Так и жила Наташа с папой и бабушкой Катей. Не шиковали, но из деревни бабушка и дедушка регулярно присылали все, что в продуктовых магазинах стоило запредельных денег. И потому Наташа могла посещать разные кружки и секции, развиваться гармонично и красиво. Все для нее. Все ей! Со временем деревенские родственники как-то отдалились от Наташи. Не со зла, конечно. У самих проблем выше крыши. Володька, хороший-расхороший, совсем стыд потерял — спиваться начал. Ирку поколачивал. Димка на все это смотрел и впитывал. Культ Володи в доме. Папин культ. А папу Димка очень любил.
Потом, осенью как-то, Володька с друзьяками на рыбалку поехал. Димку с собой прихватил. Так вот, вечером, хорошо поддав, сели друзья в лодку — браконьерить, сети ставить. Димка все ныл, просил папу взять его с собой. Не взяли. Хоть один разумный поступок в жизни совершен был. Вода, она пьяных не любит. А эти, три пьяных борова, забрались в лодку, и — вперед, к омутам. Димка на берегу. Один. Плачет. И видит — лодка — кувырк. Мужики — кувырк. Только руками машут, в своей же сети запутались. Бутылку с собой взять догадались, а ножи — нет. И потянуло их под воду. Быстро все произошло.
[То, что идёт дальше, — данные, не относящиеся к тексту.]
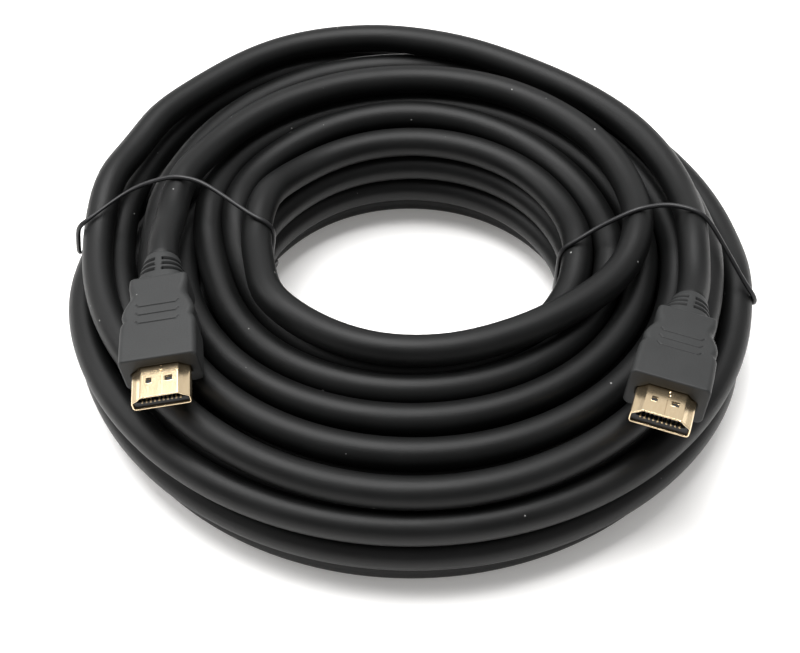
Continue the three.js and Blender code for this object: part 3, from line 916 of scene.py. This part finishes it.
def relief_body(side):
    """The strain relief: ovals that shrink towards the cable, cut by rows of slots to a core.

    An oval's points are (w C |C|^(e-1), h S |S|^(e-1)) for the cosine C and sine S."""
    marks = [0.0]
    for row in SLOT_ROWS:
        start, stop = row - SLOT_HALF, row + SLOT_HALF
        marks += [start - 2 * SLOT_EDGE, start, start + SLOT_EDGE]
        marks += [row, stop - SLOT_EDGE, stop, stop + 2 * SLOT_EDGE]
    marks += [RELIEF_LENGTH - off for off in (1.2, RELIEF_ROUND, 0.2, 0.06, 0.0)]
    backs = np.array([-1.5, -0.6, *marks])
    angle = np.linspace(0.0, 2 * np.pi, RELIEF_SIDES, endpoint=False)[None, :]
    share = np.clip(backs / RELIEF_LENGTH, 0.0, 1.0)[:, None]
    into_tip = np.clip((backs[:, None] - RELIEF_LENGTH + RELIEF_ROUND) / RELIEF_ROUND, 0.0, 1.0)
    shrink = RELIEF_ROUND * (1.0 - np.sqrt(1.0 - into_tip**2))
    width, height = (base + (RELIEF_TIP - base) * share - shrink for base in RELIEF_BASE)
    power = 0.78 + 0.22 * share
    c, s = np.cos(angle), np.sin(angle)
    x = width * np.sign(c) * np.abs(c) ** power
    z = height * np.sign(s) * np.abs(s) ** power
    in_slot = sum(np.abs(backs - row) < SLOT_HALF - SLOT_EDGE / 3 for row in SLOT_ROWS)
    beside_web = smoothstep((np.abs(x) - RELIEF_WEB) / 0.16)
    cut = in_slot[:, None] * beside_web
    scale = 1.0 - cut * (1.0 - RELIEF_CORE / np.hypot(x, z))
    y = np.broadcast_to(-BODY_LENGTH - backs[:, None], x.shape)
    points, faces, corners = skin(np.stack([x * scale, y, z * scale], axis=-1))
    # Painted shade: the slots are flagged to go black in the moulding's colour, though the core under them
    # is the same moulding.
    return placed(side, points), faces, shade_flagged(corners, cut)


# Shell
def shell_columns():
    """x of the points across the top, from the right, closer together round the seam."""
    flat = [np.linspace(-4.0, -3.2, 5), np.arange(-0.95, -0.05, 0.07), np.linspace(0.0, 4.0, 15)]
    edges = [*WINDOW_XS[0], *WINDOW_XS[1], SEAM_X, SEAM_X - SEAM_HALF, SEAM_X + SEAM_HALF, -2.45, 2.45]
    return np.array(sorted({*np.round(np.concatenate(flat), 3).tolist(), *edges}, reverse=True))


def shell_rows():
    """y of the rings, closer together round the pinholes."""
    mouth = SHELL_OUT - SHELL_LIP
    ends = [SEAM_YS[0], SEAM_YS[0] + SEAM_HALF, SEAM_YS[1], SEAM_YS[1] + SEAM_HALF, mouth]
    even_rows = np.arange(-SHELL_IN, mouth, 0.25)
    close_rows = np.arange(0.3, 2.5, 0.08)
    rings = {*np.round(even_rows, 3).tolist(), *np.round(close_rows, 3).tolist()}
    return np.array(sorted({*rings, *WINDOW_YS, *ends}))


def shell_points(side, flat, ys):
    """The outer skin's rings, the lip's ring and the inner skin's rings.

    The seam lowers the top by SEAM_DEPTH, and a pinhole lowers it by
    PINHOLE_DEPTH exp(-(distance / PINHOLE_REACH)^2)."""
    top = SHELL_HALF_HEIGHT
    right, left = (math.atan2(top, x) for x in (flat[0] + 0.15, flat[-1] - 0.15))
    turn = left + (2 * np.pi - left + right) * np.linspace(0.0, 1.0, 150)
    around = np.arctan2(np.sin(turn), np.cos(turn))

    def section(margin):
        angles = np.concatenate([np.arctan2(top + margin, flat), around])
        return outline_at(shell_outline(margin), angles)

    def rings(margin):
        x, z = section(margin)
        return np.stack(np.broadcast_arrays(x[None, :], ys[:, None], z[None, :]), axis=-1).copy()

    outside = rings(0.0)
    x, y, z = (outside[..., k] for k in range(3))
    on_top = z > top - 0.01
    in_seam = (np.abs(x - SEAM_X) < 0.01) & (y > SEAM_YS[0]) & (y < SEAM_YS[1] + 0.01)
    lower = SEAM_DEPTH * (in_seam & on_top)
    for hole_x, hole_y in PINHOLES[side]:
        lower = lower + PINHOLE_DEPTH * bump(np.hypot(x - hole_x, y - hole_y), 0.0, PINHOLE_REACH) * on_top
    outside[..., 2] -= lower
    lip_x, lip_z = section(-SHELL_WALL / 2)
    lip = np.stack([lip_x, np.full_like(lip_x, SHELL_OUT), lip_z], axis=-1)
    return np.concatenate([outside.reshape(-1, 3), lip, rings(-SHELL_WALL).reshape(-1, 3)])


def shell_body(side):
    """Folded sheet: an outer and an inner skin, joined at the rear, the mouth and two windows."""
    flat, ys = shell_columns(), shell_rows()
    points = shell_points(side, flat, ys)
    rows = len(ys)
    columns = len(points) // (2 * rows + 1)
    lip = rows * columns
    inner = lip + columns  # from a point of the outer skin to the one under it
    cells, places = grid_faces(rows, columns)

    in_y = (ys[:-1] >= WINDOW_YS[0]) & (ys[1:] <= WINDOW_YS[1])
    left, right = flat[1:], flat[:-1]
    in_x = sum((left > low - 0.001) & (right < high + 0.001) for low, high in WINDOW_XS) > 0
    window = np.zeros((rows - 1, columns), dtype=bool)
    window[:, : len(in_x)] = in_y[:, None] & in_x[None, :]
    sheet = ~window.ravel()

    here = np.arange(columns)
    beside = (here + 1) % columns
    last = (rows - 1) * columns
    faces = [
        cells[sheet],
        cells[sheet][:, ::-1] + inner,
        np.stack([here, here + inner, beside + inner, beside], axis=1),
        np.stack([last + here, last + beside, lip + beside, lip + here], axis=1),
        np.stack([lip + here, lip + beside, last + beside + inner, last + here + inner], axis=1),
    ]
    # A window's wall stands at each edge of a cell of it whose neighbour isn't one: the way to
    # the neighbour, then the edge's two ends as (row, column) from the cell's first corner.
    for way, start, end in (
        ((-1, 0), (0, 0), (0, 1)),
        ((1, 0), (1, 1), (1, 0)),
        ((0, -1), (1, 0), (0, 0)),
        ((0, 1), (0, 1), (1, 1)),
    ):
        neighbour = np.roll(window, (-way[0], -way[1]), axis=(0, 1))
        row, column = np.nonzero(window & ~neighbour)
        a, b = ((row + down) * columns + column + across for down, across in (start, end))
        faces.append(np.stack([a, a + inner, b + inner, b], axis=1))
    walls = np.vstack(faces[2:])
    at_walls = np.stack(np.broadcast_arrays(walls[:, :1] % columns, 0 * walls), axis=-1)
    corners = np.concatenate([places[sheet], places[sheet][:, ::-1], at_walls])
    return placed(side, points), np.vstack(faces).tolist(), corners.reshape(-1, 2).astype(float)


# Contacts
def contact_bodies(side):
    """The two rows of contacts: flat springs whose tips bow into the slot.

    A spring's distance from the slot's middle drops by BOW exp(-((y - BOW_AT) / BOW_REACH)^2)."""
    half_width, half_thickness = CONTACT_HALF
    across = np.array([-half_width, half_width, half_width, -half_width])[None, :]
    up = np.array([-half_thickness, -half_thickness, half_thickness, half_thickness])[None, :]
    run = np.linspace(0.0, 1.0, 13)
    parts = []
    for count, slot_side, front in CONTACT_ROWS.values():
        y = CONTACT_REAR + (front - CONTACT_REAR) * run
        z = SLOT_RAISE + slot_side * (SLOT_TO_CONTACT - BOW * bump(y, BOW_AT, BOW_REACH))
        for k in range(count):
            x = (k - (count - 1) / 2) * CONTACT_PITCH
            rings = np.stack(np.broadcast_arrays(x + across, y[:, None], z[:, None] + up), axis=-1)
            points, faces, corners = skin(rings)
            parts.append((placed(side, points), faces, corners))
    return joined(*parts)


def contact_nodes(side):
    rows = CONTACT_ROWS.items()
    return [f"contact_{side}_{row}_{k + 1:02d}" for row, (count, _, _) in rows for k in range(count)]


plug_pieces = []
for side in PLUGS:
    moulded = joined(grip_body(side), relief_body(side))
    grip = piece(f"grip_{side}", moulded, moulding, [f"overmould_{side}"])
    shell = piece(f"folded_shell_{side}", shell_body(side), gilt, [f"shell_{side}"])
    contacts = piece(f"contacts_{side}", contact_bodies(side), plated, contact_nodes(side))
    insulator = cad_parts[f"insulator_{side}"]
    for slot in insulator.material_slots:
        slot.material = insulating
    plug_pieces += [grip, shell, contacts, insulator]


# Ties
def hull(points):
    """Convex outline of points in a plane, counterclockwise."""
    ordered = sorted(map(tuple, points))

    def chain(sequence):
        kept = []
        for point in sequence:
            while len(kept) > 1:
                (ax, ay), (bx, by) = kept[-2:]
                if (bx - ax) * (point[1] - ay) - (by - ay) * (point[0] - ax) > 1e-9:
                    break
                kept.pop()
            kept.append(point)
        return kept[:-1]

    return np.array(chain(ordered) + chain(ordered[::-1]))


def tie_aside(side, out, height):
    """How far aside a tie runs: the lower run in its plane, the upper one where the strays say.

    Between them, aside + smoothstep((height - start) / over) (stray - aside)."""
    _, aside, strays = TIES[side]
    start, over = TIE_TURNS
    upper = smoothstep((height - start) / over)
    return aside + upper * (smooth_profile(strays, out, 1.2) - aside)


def tie_loop(side):
    """A taut loop round every strand that the tie crosses, as (distance out, height)."""
    local = route @ turned(2, -TIES[side][0]).T
    away = np.abs(local[:, 1] - tie_aside(side, local[:, 0], local[:, 2]))
    centres = local[(local[:, 0] > 0) & (away < TIE_CROSSED)][:, [0, 2]]
    angle = np.linspace(0.0, 2 * np.pi, 24, endpoint=False)
    ring = np.stack([np.cos(angle), np.sin(angle)], axis=-1) * (CABLE_D / 2 + TIE_D / 2 + TIE_PLAY)
    around = (centres[:, None, :] + ring[None, :, :]).reshape(-1, 2)
    around[:, 1] = np.maximum(around[:, 1], TIE_D / 2)
    return hull(around)


def tie_body(side):
    """Round wire along the loop. Its upper run strays to the sides of the loop's plane."""
    loop = tie_loop(side)
    closed = np.vstack([loop, loop[:1]])
    flat = np.stack([closed[:, 0], 0 * closed[:, 0], closed[:, 1]], axis=1)
    way = even(flat, TIE_STEP)[:-1]
    way[:, 1] = tie_aside(side, way[:, 0], way[:, 2])
    for _ in range(4):
        way = 0.25 * np.roll(way, 1, axis=0) + 0.5 * way + 0.25 * np.roll(way, -1, axis=0)
    rings = closed_tube_rings(way, TIE_D / 2, TIE_SIDES)
    points, faces, corners = skin(rings, poles=False, close_rows=True)
    return points @ turned(2, TIES[side][0]).T, faces, corners


tie_pieces = [
    piece(f"wire_tie_{side}", tie_body(side), coated, [f"tie_{side}"]) for side in TIES
]

tuple(relief_exit("left", 0.0) * MM)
От озера до деревни — десять километров. Ночь. Лес густой, буреломный вокруг. Дима бежал один.
После похорон с ним что-то случилось нехорошее. Молчал полгода. Не спал. Мать к себе не подпускал. Ирка с ума сходила. Лет пять по врачам сына таскала. Дед с бабкой все сбережения, все накопления спустили. Врачи ведь разные попадались, и шарлатанов хватало.
В общем, не до Наташки было. Про нее голова не болела — в надежных руках. Слава богу, в любви росла.
Хорошая девочка. Ничего не скажешь. Непонятно, кто у кого больше учился — Наташа у папы или папа у Наташи. От Наташи Александр перенял любовь и жалость к животным. Господи, кого у них в доме только не было: и птички, и жуки майские, и рыбки, и кошки, и собаки. Дворняга Геракл, Герка, прожил двадцать лет. Умер четыре года назад. Наташка, уже замужняя, уже мама, специально приезжала к отцу — хоронить собаку. На бабкины похороны не приезжала, а вот на Геркины — приехала. Плакала.
Саша не обижался. Так бывает. Бывает. Он тоже не очень-то и помнил свою собственную бабушку. И сейчас не очень-то и поминает ее, когда к матери на кладбище приходит. Наташка уехала в столицу учиться давно. Варька ее сманила — объявилась в городе лет десять назад. Вся при всем. Добилась своего — нашла какого-то папика, то ли начальника рыночной палатки, то ли владельца сети ларьков… Саша дал ей развод. Пусть будет счастлива. Неволить восемнадцатилетнюю Натаху тоже не стал. Все помощь, может и уладится. Мать все-таки — плохого дочери не сделает.